Inhalt: Juli 1910. Im belgischen Antwerpen bricht die SS Montrose zu einer Atlantiküberquerung nach Kanada auf. An Bord sind Mr Robinson und sein Sohn Edmund, die schon bald das Misstrauen der übrigen Passagiere und des Käptains erregen. Tatsächlich fliegt die Maskerade der beiden früh auf, nachdem Käptain Kendall die beiden im Dunkeln erwischt und feststellt, dass die Robinsons nicht das sind, was sie zu sein scheinen. Spekulationen nehmen ihren Lauf, und als Scotland Yard - alarmiert durch den vagen Verdacht, Crippen hätte seine Frau getötet - die Verfolgung aufnimmt, scheint das Schicksal des freundlichen Mr Robinson besiegelt.




Meinung: Die Geschichte beruht auf einem wahren Fall, von dem Boyne in Rückblenden und von der Überfahrt gleichermaßen mit künstlerischer Freiheit erzählt. Das ist an sich nicht verwerflich, im Gegenteil. Doch leider gewinnen die detailverliebt beschriebenen Charaktere nicht an Tiefe, geschweige denn dass ich Sympathie für sie empfunden habe. Die verschiedenen Erzählperspektiven sollten anscheinend für Spannung sorgen; mich haben sie oft verwirrt und ein bisschen geärgert. Allerdings gewöhnt man sich mit der Zeit daran. Nicht gewöhnt habe ich mich an die Vorhersehbarkeit der Story und die plumpen "tierischen" Vergleiche (grinsende Katze beim Anblick einer Schale Milch, schielende Ratte auf der Suche nach Käse, Känguru mit Verdauungsproblemen, um nur ein paar zu nennen). Auch war mir vieles zu ausführlich; unfreiwillig komische und unwichtige Dinge wie "schmerzverzerrte Augen" oder weitschweifende Details, die nicht im Entferntesten der Handlung dienen, haben mich gestört (wobei erstgenannter Kritikpunkt vielleicht auf das Konto des Übersetzers geht).

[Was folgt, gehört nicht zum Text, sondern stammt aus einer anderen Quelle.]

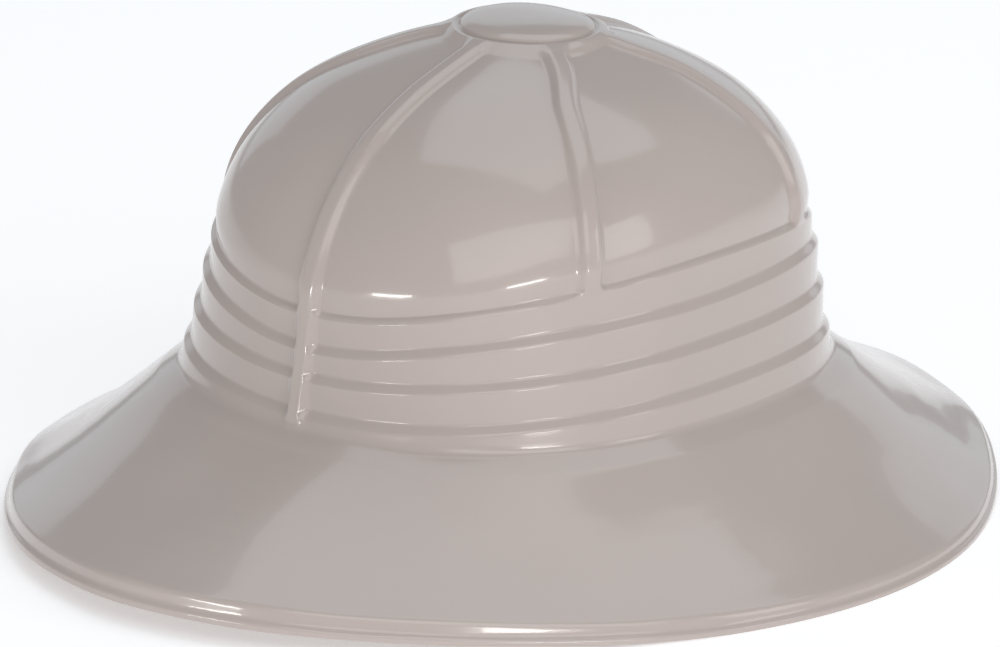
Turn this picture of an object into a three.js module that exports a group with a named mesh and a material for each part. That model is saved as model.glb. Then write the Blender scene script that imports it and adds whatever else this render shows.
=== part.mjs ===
// Pith helmet, thermoformed from one plastic sheet.
//
// The crown, its six ribs, the button on top, the folded band, the strap down the front, the
// brim and its turned-down lip are all drawn into the same sheet, so the helmet is one hollow
// shell. Millimetres, +Z up, front towards -Y. The helmet stands on its trimmed edge at z = 0.

import * as THREE from 'three';
import { mergeVertices } from 'three/addons/utils/BufferGeometryUtils.js';

const SHEET = 1.2;

// The trimmed edge lies flat along both sides and rises towards the front and the back. In plan,
// a lobe above 0 draws an oval out along its axes, and one below 0 fills its quarters.
const EDGE = { long: 161.5, wide: 133.3, lobe: 0.022, rise: 5.7, flatShare: 0.12 };

// The lip is the turned-down border of the brim, tallest at the front.
const LIP = { height: 5.0, frontExtra: 2.0, inset: 1.5, bend: 1.0 };

// Where the crown stands on the brim.
const SEAT = { long: 103.3, wide: 87.8, z: 38.5, fillet: 2.6 };

// The crown's plan, the same at every height.
const CROWN_LOBE = -0.025;

// The folds of the band, from the lowest up. Each row is the foot of one step: its half length
// and half width, its mean height, and how that height varies towards the front, towards both
// ends, and at the quarters between.
const FOLDS = [
  { long: 98.0, wide: 83.8, z: 47.8, front: -0.7, ends: -2.5, quarters: -0.2 },
  { long: 96.5, wide: 81.1, z: 59.6, front: -1.1, ends: -3.2, quarters: -0.5 },
  { long: 94.9, wide: 78.4, z: 70.4, front: -1.5, ends: -4.8, quarters: -1.3 },
  { long: 93.3, wide: 75.6, z: 79.7, front: 0.1, ends: -6.3, quarters: -0.7 },
];
const STEP = { out: 2.0, tall: 2.3 };

// The crown above the band is a superellipse in every upright section. Its rings lie between
// two shares of a quarter turn, and the last stays clear of the button.
const DOME = { top: 133.1, sidePower: 2.73, topPower: 1.88, aft: 4.0, rings: 9 };
const DOME_SPAN = { first: 0.035, last: 0.845 };

// Near the apex the crown rises in a slight peak to the collar that the button stands on.
const PEAK = { lift: 9.0, span: 61.0 };

// The ribs stand a little outside the superellipse, and the panels between them inside it.
const RIB = { count: 6, foot: 7.4, ridge: 4.6, proud: 1.8, raise: 1.2, raiseSpan: 0.15 };
const STRAP = { proud: 1.2, foot: 0.8 };

// The button, from the rounded end of the ribs, over the groove round it, to its domed top.
const BUTTON = [
  { reach: 22.4, z: 137.1 },
  { reach: 20.9, z: 137.5 },
  { reach: 19.9, z: 137.0 },
  { reach: 19.2, z: 137.4 },
  { reach: 18.6, z: 138.5 },
  { reach: 16.4, z: 139.6 },
  { reach: 9.0, z: 140.5 },
];
const BUTTON_TOP = 140.7;
const BRIM = { rings: 3, sag: 1.6 };
const PANEL_COLUMNS = 9;

const TURN = 2 * Math.PI;
const lerp = THREE.MathUtils.lerp;

// A closed plan curve: angle 0 is the front, a quarter turn is the wearer's left at +X.
function planPoint({ long, wide, lobe = 0, aft = 0 }, angle, z) {
  const swell = 1 + lobe * Math.cos(4 * angle);
  return new THREE.Vector3(wide * swell * Math.sin(angle), aft - long * swell * Math.cos(angle), z);
}

function edgeHeight(angle) {
  const reach = (Math.cos(angle) ** 2 - EDGE.flatShare) / (1 - EDGE.flatShare);
  return EDGE.rise * Math.max(0, reach);
}

function lipHeight(angle) {
  return LIP.height + LIP.frontExtra * Math.cos(angle);
}

function foldHeight(fold, angle) {
  return fold.z + fold.front * Math.cos(angle) + fold.ends * Math.cos(2 * angle)
    + fold.quarters * Math.cos(4 * angle);
}

// Each column of the shell keeps its place on every ring: ribs take four columns each, at a
// fixed distance from the rib's centre line, and the panels share the rest evenly.
function columnLayout() {
  const layout = [];
  for (let rib = 0; rib < RIB.count; rib += 1) {
    for (const offset of [-RIB.foot / 2, -RIB.ridge / 2, RIB.ridge / 2, RIB.foot / 2]) {
      layout.push({ rib, offset, share: 0, raised: Math.abs(offset) < RIB.foot / 2 });
    }
    for (let column = 1; column < PANEL_COLUMNS; column += 1) {
      layout.push({ rib, offset: 0, share: column / PANEL_COLUMNS, raised: false });
    }
  }
  return layout;
}
const COLUMNS = columnLayout();

function columnAngle(column, long, wide) {
  const pitch = TURN / RIB.count;
  const centre = column.rib * pitch;
  const pace = (angle) => Math.hypot(wide * Math.cos(angle), long * Math.sin(angle));
  if (column.share === 0) return centre + column.offset / pace(centre);
  const start = centre + RIB.foot / 2 / pace(centre);
  const end = centre + pitch - RIB.foot / 2 / pace(centre + pitch);
  return lerp(start, end, column.share);
}

function ring(size, place) {
  return COLUMNS.map((column) => place(columnAngle(column, size.long, size.wide), column));
}

const onStrap = (column) => column.raised && column.rib === 0;

// ---- brim and lip -----------------------------------------------------------------------

function lipRings() {
  const bottom = ring(EDGE, (angle) => planPoint(EDGE, angle, edgeHeight(angle)));
  const upper = [[1, -LIP.bend], [1 + LIP.bend / LIP.inset, 0]].map(([insetShare, drop]) => {
    const inset = LIP.inset * insetShare;
    const size = { ...EDGE, long: EDGE.long - inset, wide: EDGE.wide - inset };
    return ring(size, (angle) => planPoint(size, angle, edgeHeight(angle) + lipHeight(angle) + drop));
  });
  return [bottom, ...upper];
}

// The brim runs from the lip's bend up to the crown, a little hollow, with a fillet at the top.
function brimRings() {
  const outset = LIP.inset + LIP.bend;
  const outer = { ...EDGE, long: EDGE.long - outset, wide: EDGE.wide - outset };
  const inner = {
    long: SEAT.long + SEAT.fillet,
    wide: SEAT.wide + SEAT.fillet,
    lobe: CROWN_LOBE,
  };
  const rings = [];
  for (let step = 1; step <= BRIM.rings; step += 1) {
    const share = step / BRIM.rings;
    const size = {
      long: lerp(outer.long, inner.long, share),
      wide: lerp(outer.wide, inner.wide, share),
      lobe: lerp(outer.lobe, inner.lobe, share),
    };
    rings.push(ring(size, (angle, column) => {
      const low = edgeHeight(angle) + lipHeight(angle);
      const high = SEAT.z - SEAT.fillet / 3;
      const sag = BRIM.sag * Math.sin(Math.PI * share);
      const lift = onStrap(column) && step === BRIM.rings ? STRAP.foot : 0;
      return planPoint(size, angle, lerp(low, high, share) - sag + lift);
    }));
  }
  return rings;
}

// ---- folded band ------------------------------------------------------------------------

// The strap lies straight over the feet of the folds and covers the steps between them.
function strapReach(z) {
  const lowest = FOLDS[0];
  const highest = FOLDS[FOLDS.length - 1];
  const [low, high] = [foldHeight(lowest, 0), foldHeight(highest, 0)];
  const share = THREE.MathUtils.clamp((z - low) / (high - low), 0, 1);
  return lerp(lowest.long, highest.long, share) + STRAP.proud;
}

function bandRing(size, height) {
  return ring(size, (angle, column) => {
    const z = height(angle);
    const long = onStrap(column) ? Math.max(size.long, strapReach(z)) : size.long;
    return planPoint({ ...size, long, lobe: CROWN_LOBE }, angle, z);
  });
}

function bandRings() {
  const rings = [bandRing(SEAT, () => SEAT.z + SEAT.fillet / 3)];
  const foot = { long: FOLDS[0].long + 1.2, wide: FOLDS[0].wide + 0.6 };
  rings.push(bandRing(foot, () => SEAT.z + SEAT.fillet));
  FOLDS.forEach((fold, index) => {
    rings.push(bandRing(fold, (angle) => foldHeight(fold, angle)));
    if (index === FOLDS.length - 1) return;
    const above = { long: fold.long - STEP.out, wide: fold.wide - STEP.out };
    rings.push(bandRing(above, (angle) => foldHeight(fold, angle) + STEP.tall));
  });
  return rings;
}

// ---- crown, ribs and button -------------------------------------------------------------

// A point on the crown's raised level, at a share of the way in from the band to the apex.
function domePoint(angle, plan) {
  const base = FOLDS[FOLDS.length - 1];
  const climb = Math.acos(Math.pow(plan, DOME.sidePower / 2));
  const rise = Math.pow(Math.sin(climb), 2 / DOME.topPower);
  const low = foldHeight(base, angle);
  const size = {
    long: base.long * plan,
    wide: base.wide * plan,
    lobe: CROWN_LOBE,
    aft: DOME.aft * (1 - plan),
  };
  const point = planPoint(size, angle, lerp(low, DOME.top, rise));
  const radius = Math.hypot(point.x, point.y - DOME.aft);
  point.z += PEAK.lift * Math.max(0, 1 - radius / PEAK.span) ** 2;
  return point;
}

function domeNormal(angle, plan) {
  const nudge = 1e-3;
  const along = domePoint(angle + nudge, plan).sub(domePoint(angle - nudge, plan));
  const inward = domePoint(angle, plan - nudge).sub(domePoint(angle, Math.min(1, plan + nudge)));
  return along.cross(inward).normalize();
}

// The panels between the ribs are sunk below the level of the ribs and the band.
function crownPoint(angle, plan, column) {
  const climb = Math.acos(Math.pow(plan, DOME.sidePower / 2));
  const level = RIB.raise * (onStrap(column) ? 1 : Math.min(1, climb / RIB.raiseSpan));
  const offset = column.raised ? level : level - RIB.proud;
  return domePoint(angle, plan).addScaledVector(domeNormal(angle, plan), offset);
}

function crownRing(plan) {
  const base = FOLDS[FOLDS.length - 1];
  const size = { long: base.long * plan, wide: base.wide * plan };
  return ring(size, (angle, column) => crownPoint(angle, plan, column));
}

function crownRings() {
  const rings = [];
  for (let step = 0; step < DOME.rings; step += 1) {
    const share = lerp(DOME_SPAN.first, DOME_SPAN.last, step / (DOME.rings - 1));
    rings.push(crownRing(Math.pow(Math.cos(share * Math.PI / 2), 2 / DOME.sidePower)));
  }
  return rings;
}

function buttonRings() {
  const rings = BUTTON.map(({ reach, z }) => {
    const size = { long: reach, wide: reach, aft: DOME.aft };
    return ring(size, (angle) => planPoint(size, angle, z));
  });
  return { rings, apex: new THREE.Vector3(0, DOME.aft, BUTTON_TOP) };
}

// ---- shell ------------------------------------------------------------------------------

function outerFace() {
  const button = buttonRings();
  const rings = [...lipRings(), ...brimRings(), ...bandRings(), ...crownRings(), ...button.rings];
  const count = COLUMNS.length;
  const points = [...rings.flat(), button.apex];
  const apex = points.length - 1;
  const faces = [];
  for (let row = 0; row < rings.length; row += 1) {
    for (let column = 0; column < count; column += 1) {
      const here = row * count + column;
      const next = row * count + (column + 1) % count;
      if (row === rings.length - 1) {
        faces.push([here, next, apex]);
      } else {
        faces.push([here, next, next + count], [here, next + count, here + count]);
      }
    }
  }
  return { points, faces, count };
}

function vertexNormals({ points, faces }) {
  const normals = points.map(() => new THREE.Vector3());
  for (const face of faces) {
    const [a, b, c] = face.map((index) => points[index]);
    const normal = b.clone().sub(a).cross(c.clone().sub(a)).normalize();
    face.forEach((index, corner) => {
      const from = points[index];
      const left = points[face[(corner + 1) % 3]].clone().sub(from);
      const right = points[face[(corner + 2) % 3]].clone().sub(from);
      normals[index].addScaledVector(normal, left.angleTo(right));
    });
  }
  return normals.map((normal) => normal.normalize());
}

// The inner face follows the outer one a sheet's thickness inside it, and the trimmed edge
// between them is level from one face to the other.
function shellGeometry() {
  const { points, faces, count } = outerFace();
  const normals = vertexNormals({ points, faces });
  const inner = points.map((point, index) => {
    if (index >= count) return point.clone().addScaledVector(normals[index], -SHEET);
    const level = normals[index].clone().setZ(0).normalize();
    return point.clone().addScaledVector(level, -SHEET);
  });
  const shift = points.length;
  const triangles = [...faces, ...faces.map(([a, b, c]) => [a + shift, c + shift, b + shift])];
  for (let column = 0; column < count; column += 1) {
    const next = (column + 1) % count;
    triangles.push([column, column + shift, next + shift], [column, next + shift, next]);
  }
  const corners = [...points, ...inner];
  const geometry = new THREE.BufferGeometry();
  const positions = corners.flatMap((corner) => corner.toArray());
  geometry.setAttribute('position', new THREE.Float32BufferAttribute(positions, 3));
  geometry.setIndex(triangles.flat());
  return mergeVertices(geometry, 1e-4);
}

const plastic = new THREE.MeshStandardMaterial({ color: 0xc0b3ad, roughness: 0.22, metalness: 0 });

const helmet = new THREE.Group();
const shell = new THREE.Mesh(shellGeometry(), plastic);
shell.name = 'helmet_shell';
helmet.add(shell);

export default helmet;
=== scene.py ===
"""Looks of the pith helmet: one glossy plastic sheet, drawn over a mould and trimmed.

Sizes are in millimetres in the classes and become metres when a mesh is made. The helmet's
front is towards -Y, its left is at +X, and it stands on its trimmed edge at height 0.
"""

import logging
import math
from dataclasses import dataclass, field
from enum import Enum
from typing import Any, Callable, Union

import bpy
import numpy as np
from mathutils import Matrix, Vector


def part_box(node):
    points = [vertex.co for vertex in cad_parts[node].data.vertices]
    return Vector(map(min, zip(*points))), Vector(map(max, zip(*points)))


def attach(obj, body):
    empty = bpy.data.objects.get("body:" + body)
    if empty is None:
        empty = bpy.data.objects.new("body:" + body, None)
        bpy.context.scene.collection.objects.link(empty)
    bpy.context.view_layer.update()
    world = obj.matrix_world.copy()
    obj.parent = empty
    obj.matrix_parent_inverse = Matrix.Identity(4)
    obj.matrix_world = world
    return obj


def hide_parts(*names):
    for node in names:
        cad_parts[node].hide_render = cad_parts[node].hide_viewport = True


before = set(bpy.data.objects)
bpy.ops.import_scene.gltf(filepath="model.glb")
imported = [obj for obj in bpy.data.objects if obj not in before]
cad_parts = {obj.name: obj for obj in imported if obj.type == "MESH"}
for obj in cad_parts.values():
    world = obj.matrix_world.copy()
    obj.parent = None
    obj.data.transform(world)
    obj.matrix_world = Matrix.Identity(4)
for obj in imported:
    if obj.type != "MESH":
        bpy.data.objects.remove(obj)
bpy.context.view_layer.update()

SHELL_NODE = "helmet_shell"
MM = 0.001
TURN = 2.0 * math.pi
LOG = logging.getLogger("pith_helmet")

Number = Union[int, float]
Points = np.ndarray


class Axis(Enum):
    """The three axes of the helmet's frame, as indices of a point."""

    SIDE = 0
    LENGTH = 1
    UP = 2


# ---- small shape helpers ------------------------------------------------------------------


def smooth(value: Points) -> Points:
    """Return a value held between 0 and 1 with level ends."""
    held = np.clip(value, 0.0, 1.0)
    return held * held * (3.0 - 2.0 * held)


def mix(low: Any, high: Any, share: Any) -> Any:
    """Return the value a share of the way from low to high."""
    return low + (high - low) * share


def corner_distance(first: Points, second: Points, radius: float) -> Points:
    """Return the distance inside a corner whose two sides are given, rounded to a radius.

    Args:
        first: Distance inside the first side.
        second: Distance inside the second side.
        radius: Radius of the rounded corner.

    Returns:
        The distance inside the rounded outline.
    """
    rounded = radius - np.hypot(np.maximum(radius - first, 0.0), np.maximum(radius - second, 0.0))
    near = (first < radius) & (second < radius)
    return np.where(near, rounded, np.minimum(first, second))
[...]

ACHTUNG SPOILER: Eingedenk des Frauenbildes, das Boyne in diesem Roman vermittelt, überrascht es nicht weiter, wer der wahre Mörder von Crippens unausstehlicher Gattin Cora ist. Der duldsame, langweilige Doktor, der keiner Fliege etwas zuleide tun kann, opfert sich am Ende für die einzige Liebe seines Lebens. Mit der Charakterisierung des in England immer noch recht bekannten "Frauenmörders" konnte ich mich trotz seines Gentlemantums und Edelmuts nicht anfreunden. Zu schwach, zu fad, zu passiv. Dagegen sind die Frauenzimmer richtige Furien: hohl, oberflächlich, machtgeil. Außer Ethel LeNeve. Aber die sieht ja auch aus wie ein Junge. 

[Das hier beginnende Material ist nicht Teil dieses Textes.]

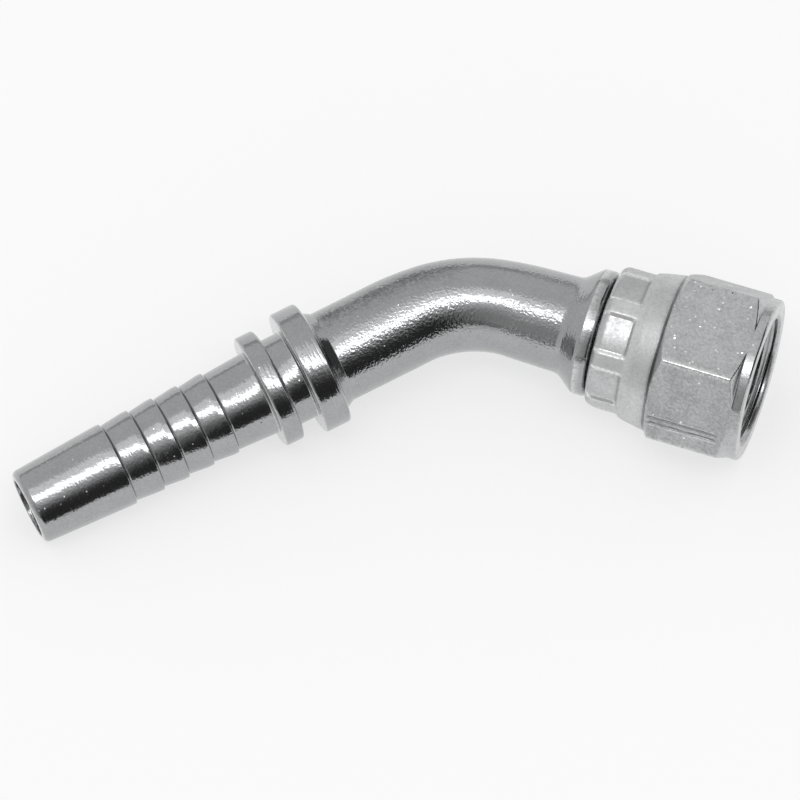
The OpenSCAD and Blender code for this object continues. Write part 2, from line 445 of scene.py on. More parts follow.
def ring_mesh(name, rings, around_mm, finish):
    """A closed mesh of rings of points, each joined to the next and the last one to the first.

    around_mm is each column's distance around the axis, and finish holds other values of the
    points by name. All are kept as attributes, so that the plate can follow the turned form.
    """
    rows, around, _ = rings.shape
    index = np.arange(rows * around).reshape(rows, around)
    beside = np.roll(index, -1, axis=1)
    quads = np.stack([index, beside, np.roll(beside, -1, axis=0), np.roll(index, -1, axis=0)], axis=2)
    mesh = bpy.data.meshes.new(name)
    mesh.vertices.add(rows * around)
    mesh.vertices.foreach_set("co", (rings.reshape(-1, 3) * MM).astype(np.float32).ravel())
    mesh.loops.add(quads.size)
    mesh.loops.foreach_set("vertex_index", quads.astype(np.int32).ravel())
    mesh.polygons.add(rows * around)
    mesh.polygons.foreach_set("loop_start", np.arange(0, quads.size, 4, dtype=np.int32))
    mesh.update(calc_edges=True)
    mesh.validate()
    for key, values in finish.items():
        layer = mesh.attributes.new(key, "FLOAT", "POINT")
        spread = np.broadcast_to(values, (rows, around))
        layer.data.foreach_set("value", spread.astype(np.float32).ravel())
    # The distance around is kept by corner, so that it closes without a jump back to the start
    closing = np.append(around_mm, 2 * around_mm[-1] - around_mm[-2])
    left = np.broadcast_to(closing[:-1], (rows, around))
    right = np.broadcast_to(closing[1:], (rows, around))
    layer = mesh.attributes.new("around", "FLOAT", "CORNER")
    corners = np.stack([left, right, right, left], axis=2)
    layer.data.foreach_set("value", corners.astype(np.float32).ravel())
    mesh.polygons.foreach_set("use_smooth", np.ones(len(mesh.polygons), dtype=bool))
    mesh.set_sharp_from_angle(angle=SHARP_ANGLE)
    return add_object(name, mesh)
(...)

Ein paar Logikfehler fielen mir auf, von denen mir besonders die Hutschachtel mit Coras Überresten Kopfzerbrechen bereitet hat. Müsste die nicht irgendwann anfangen, einen hmmm... üblen Geruch zu verströmen? Und wie kann eine zierliche Frau eine viel schwerere Frau auf die beschriebene Weise ermorden, zudem noch mit Fachkenntnissen, die man Dr. Crippen zuschrieb? Das war mir dann doch zu viel der künstlerischen Freiheit.

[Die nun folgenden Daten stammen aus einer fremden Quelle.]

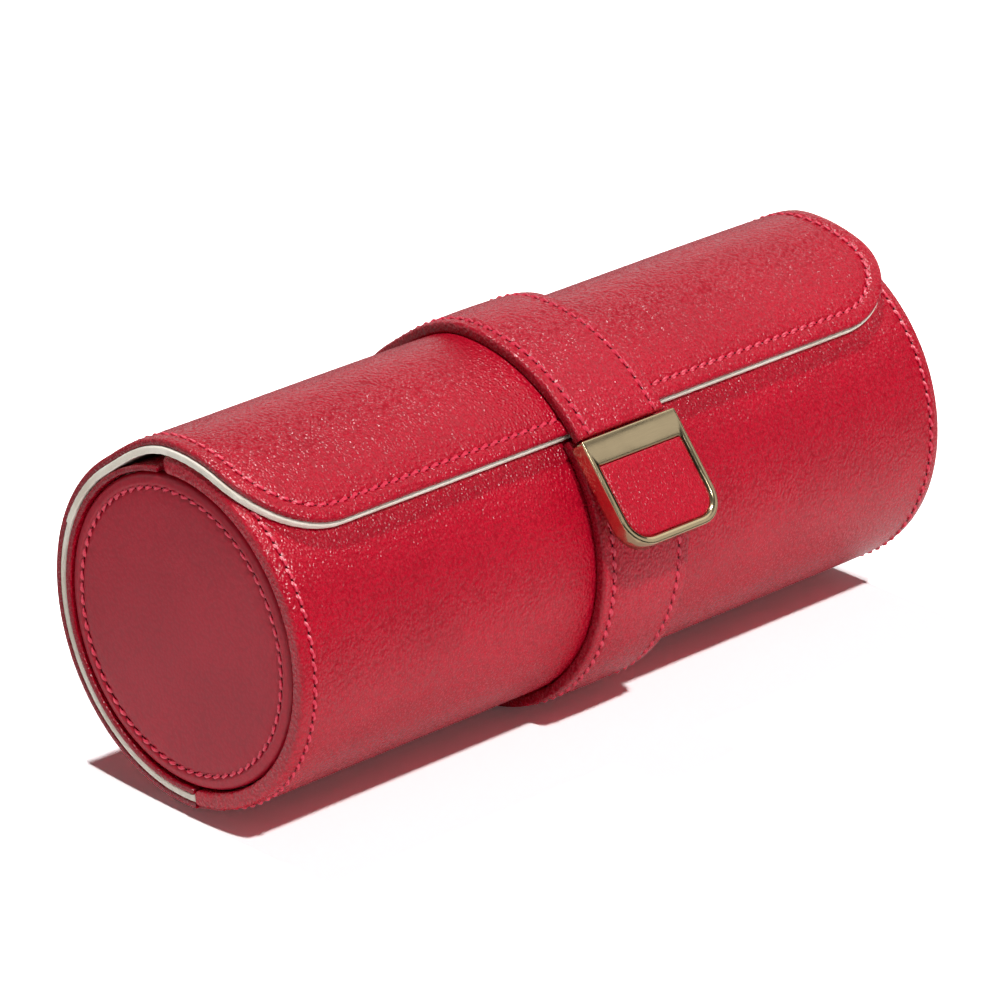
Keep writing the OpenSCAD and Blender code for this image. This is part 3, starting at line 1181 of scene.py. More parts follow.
@dataclass
class Plate:
    """A flat pad between two faces, with rounded edges and a crowned face.

    Attributes:
        name: Name of the piece.
        outline: Closed outline in the plate's plane, clockwise from its front.
        thickness: From back to front at the edge's full height.
        edge: Radius of the rounded edges.
        crown: How far the middle of the front stands above its edge.
        back_crown: How far the middle of the back stands out.
        lift: Turns plane points and a depth into places on the case.
        rings: Rings of faces from the edge to the middle.
        middle: Point that the rings shrink to, or None for the outline's own middle.
    """

    name: str
    outline: Array
    thickness: float
    edge: float
    crown: float
    lift: Callable[[Array, Array], Array]
    back_crown: float = 0.0
    rings: int = 8
    middle: tuple[float, float] | None = None

    def build(self) -> Piece:
        """Builds the closed plate."""
        count = len(self.outline)
        middle = np.array(self.middle) if self.middle else self.outline.mean(0)
        size = np.linalg.norm(self.outline - middle, axis=1).mean()
        inner = 1 - self.edge / size
        turns = [math.pi / 2 * k / 4 for k in range(5)]
        loops: list[tuple[float, float]] = []
        for k in range(1, self.rings):
            t = k / self.rings
            loops.append((inner * t, -self.back_crown * (1 - t * t)))
        loops += [
            (inner + self.edge / size * math.sin(t), self.edge * (1 - math.cos(t))) for t in turns
        ]
        loops += [
            (inner + self.edge / size * math.cos(t), self.thickness - self.edge * (1 - math.sin(t)))
            for t in turns
        ]
        for k in range(self.rings - 1, 0, -1):
            t = k / self.rings
            loops.append((inner * t, self.thickness + self.crown * (1 - t * t)))
        flat = [middle + (self.outline - middle) * scale for scale, _ in loops]
        depth = [np.full(count, level) for _, level in loops]
        flat += [middle[None], middle[None]]
        depth += [np.array([-self.back_crown]), np.array([self.thickness + self.crown])]
        points = self.lift(np.concatenate(flat), np.concatenate(depth))
        index = np.arange(len(loops) * count).reshape(len(loops), count)
        faces = stack_faces(index) + fan_faces(index[0], len(points) - 2)
        faces += fan_faces(index[-1], len(points) - 1, flip=True)
        return finish_mesh(self.name, points, faces)


# ---- Wrap ----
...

Berührt hat mich einzig das Nachwort des Autors, in dem er berichtet, dass sowohl Dr. Hawley Crippen als auch seine Geliebte sechzig Jahre später auf ihren Wunsch hin mit dem jeweiligen Foto ihrer großen Liebe bestattet wurden. Ich hoffe nur, die Anekdote ist nicht erfunden. (O;

Fazit: Mein vermutlich letztes Buch von John Boyne. Schade, trotz allem. Immerhin bin ich aus Ermangelung einer neuen Lektüre bis zum Schluss drangeblieben, was ich nach der ersten Hälfte ursprünglich nicht vorhatte, daher vergebe ich zwei Sterne.